Data:
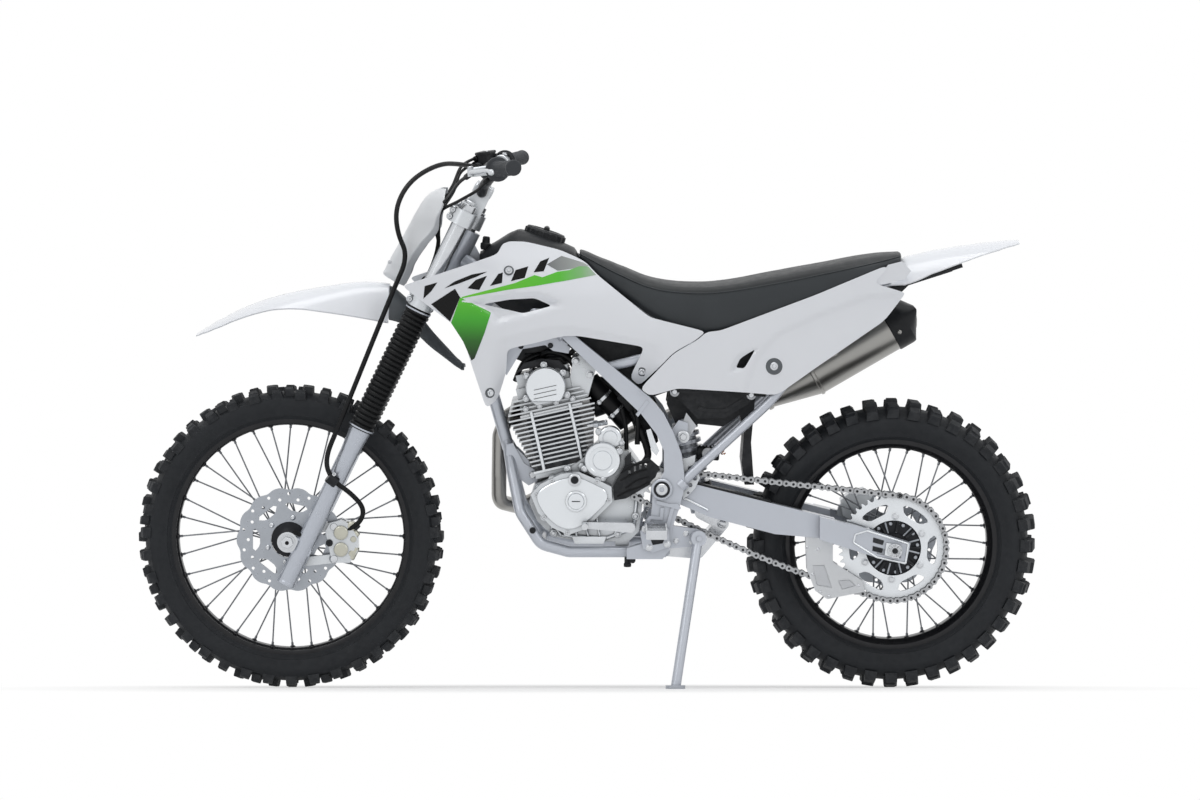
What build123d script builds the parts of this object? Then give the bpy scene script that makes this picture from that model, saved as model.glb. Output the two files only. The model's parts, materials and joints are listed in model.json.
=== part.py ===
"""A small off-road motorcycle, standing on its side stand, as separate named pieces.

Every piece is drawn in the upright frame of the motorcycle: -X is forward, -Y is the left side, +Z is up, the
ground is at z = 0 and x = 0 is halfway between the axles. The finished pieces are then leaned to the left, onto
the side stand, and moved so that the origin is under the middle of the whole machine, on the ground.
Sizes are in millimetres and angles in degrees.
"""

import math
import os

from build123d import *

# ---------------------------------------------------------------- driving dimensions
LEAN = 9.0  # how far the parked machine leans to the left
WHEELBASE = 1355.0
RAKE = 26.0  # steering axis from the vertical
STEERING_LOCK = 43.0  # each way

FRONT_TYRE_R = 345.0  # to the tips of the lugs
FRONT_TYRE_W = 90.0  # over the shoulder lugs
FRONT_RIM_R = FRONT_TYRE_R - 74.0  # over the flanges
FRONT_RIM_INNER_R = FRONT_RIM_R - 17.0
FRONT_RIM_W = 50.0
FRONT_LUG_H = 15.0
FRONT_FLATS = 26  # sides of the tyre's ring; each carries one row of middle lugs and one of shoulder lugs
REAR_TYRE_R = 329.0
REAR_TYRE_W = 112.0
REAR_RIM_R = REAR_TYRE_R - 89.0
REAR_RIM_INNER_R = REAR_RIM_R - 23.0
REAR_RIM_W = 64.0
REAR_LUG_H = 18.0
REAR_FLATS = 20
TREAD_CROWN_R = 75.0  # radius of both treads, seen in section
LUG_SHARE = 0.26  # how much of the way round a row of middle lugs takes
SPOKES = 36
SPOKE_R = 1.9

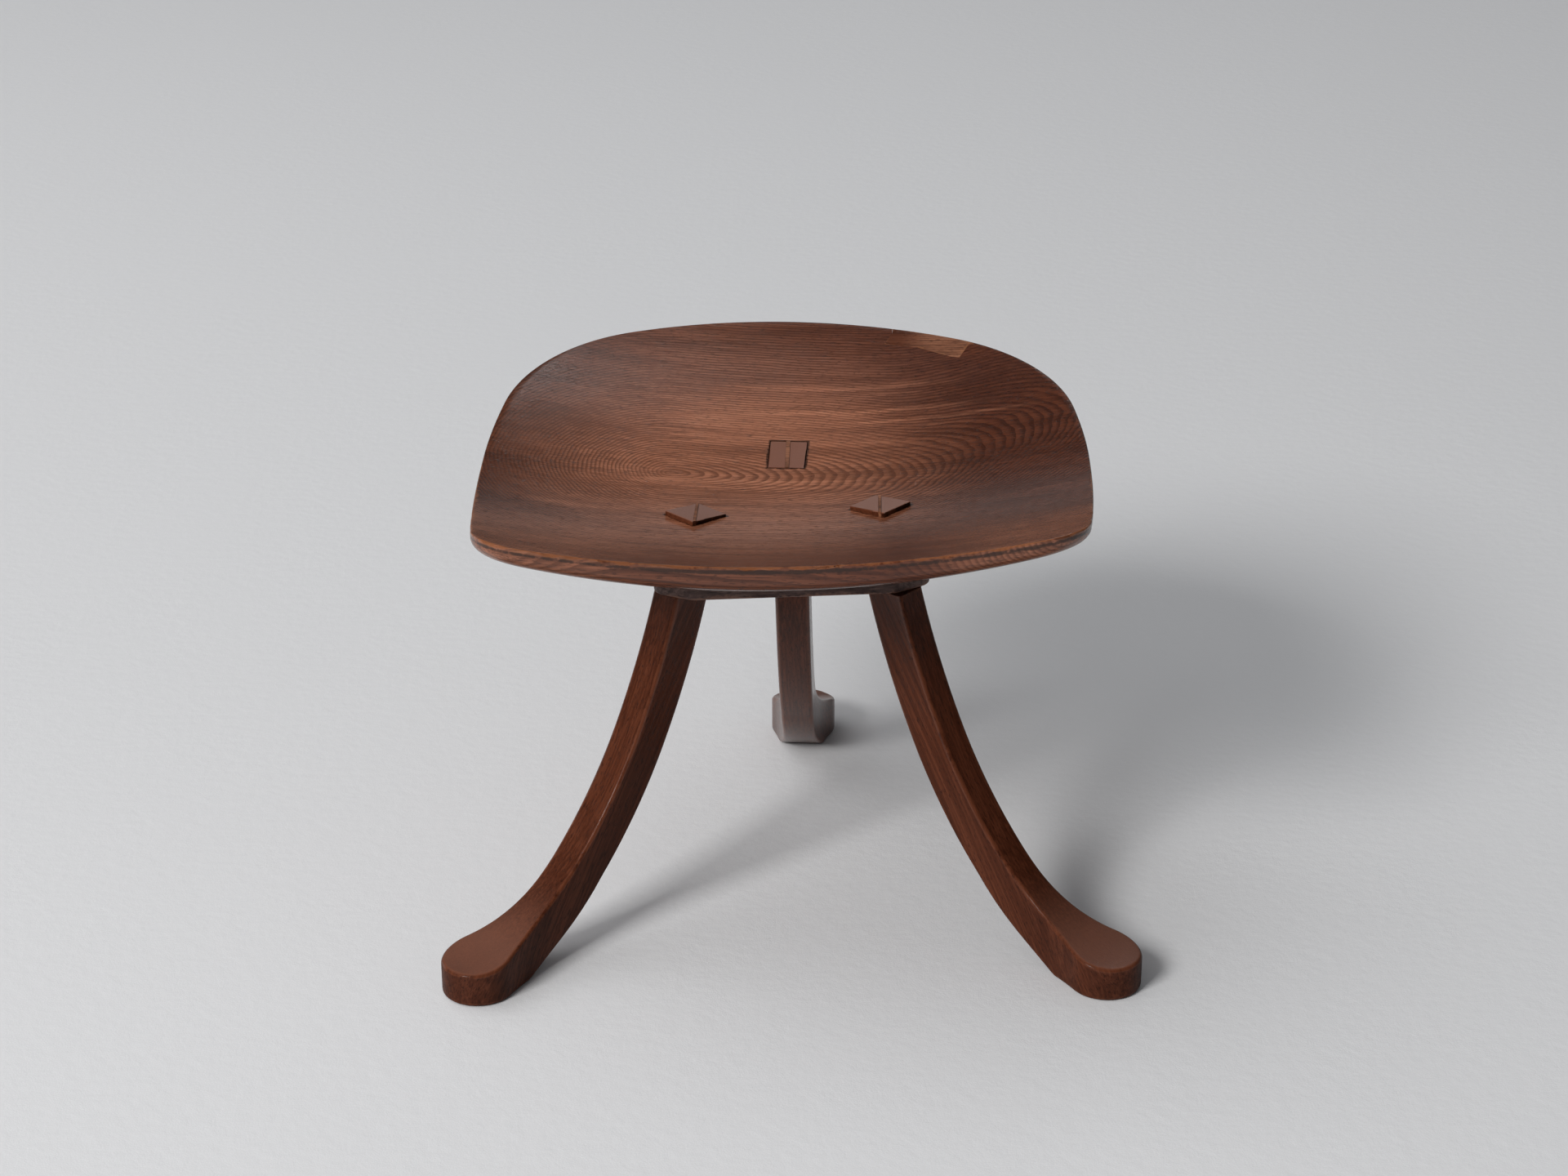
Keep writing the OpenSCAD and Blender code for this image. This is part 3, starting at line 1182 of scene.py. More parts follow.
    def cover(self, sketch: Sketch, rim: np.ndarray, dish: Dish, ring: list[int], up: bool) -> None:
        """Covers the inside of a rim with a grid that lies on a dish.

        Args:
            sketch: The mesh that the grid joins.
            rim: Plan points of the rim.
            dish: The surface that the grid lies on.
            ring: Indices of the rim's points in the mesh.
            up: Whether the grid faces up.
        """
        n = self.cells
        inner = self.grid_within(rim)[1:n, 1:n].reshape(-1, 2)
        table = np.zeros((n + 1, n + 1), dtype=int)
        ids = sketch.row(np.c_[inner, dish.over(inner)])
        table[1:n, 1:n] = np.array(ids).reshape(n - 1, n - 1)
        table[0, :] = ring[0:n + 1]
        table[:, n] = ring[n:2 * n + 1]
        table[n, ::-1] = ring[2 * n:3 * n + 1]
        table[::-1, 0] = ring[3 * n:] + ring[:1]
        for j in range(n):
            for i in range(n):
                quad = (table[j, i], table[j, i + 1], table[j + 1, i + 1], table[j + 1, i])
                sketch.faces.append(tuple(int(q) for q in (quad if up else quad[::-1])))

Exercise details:
Take each line containing the string "that" and copy it out.

Exercise output:
What build123d script builds the parts of this object? Then give the bpy scene script that makes this picture from that model, saved as model.glb. Output the two files only. The model's parts, materials and joints are listed in model.json.
the side stand, and moved so that the origin is under the middle of the whole machine, on the ground.
        """Covers the inside of a rim with a grid that lies on a dish.
            sketch: The mesh that the grid joins.
            dish: The surface that the grid lies on.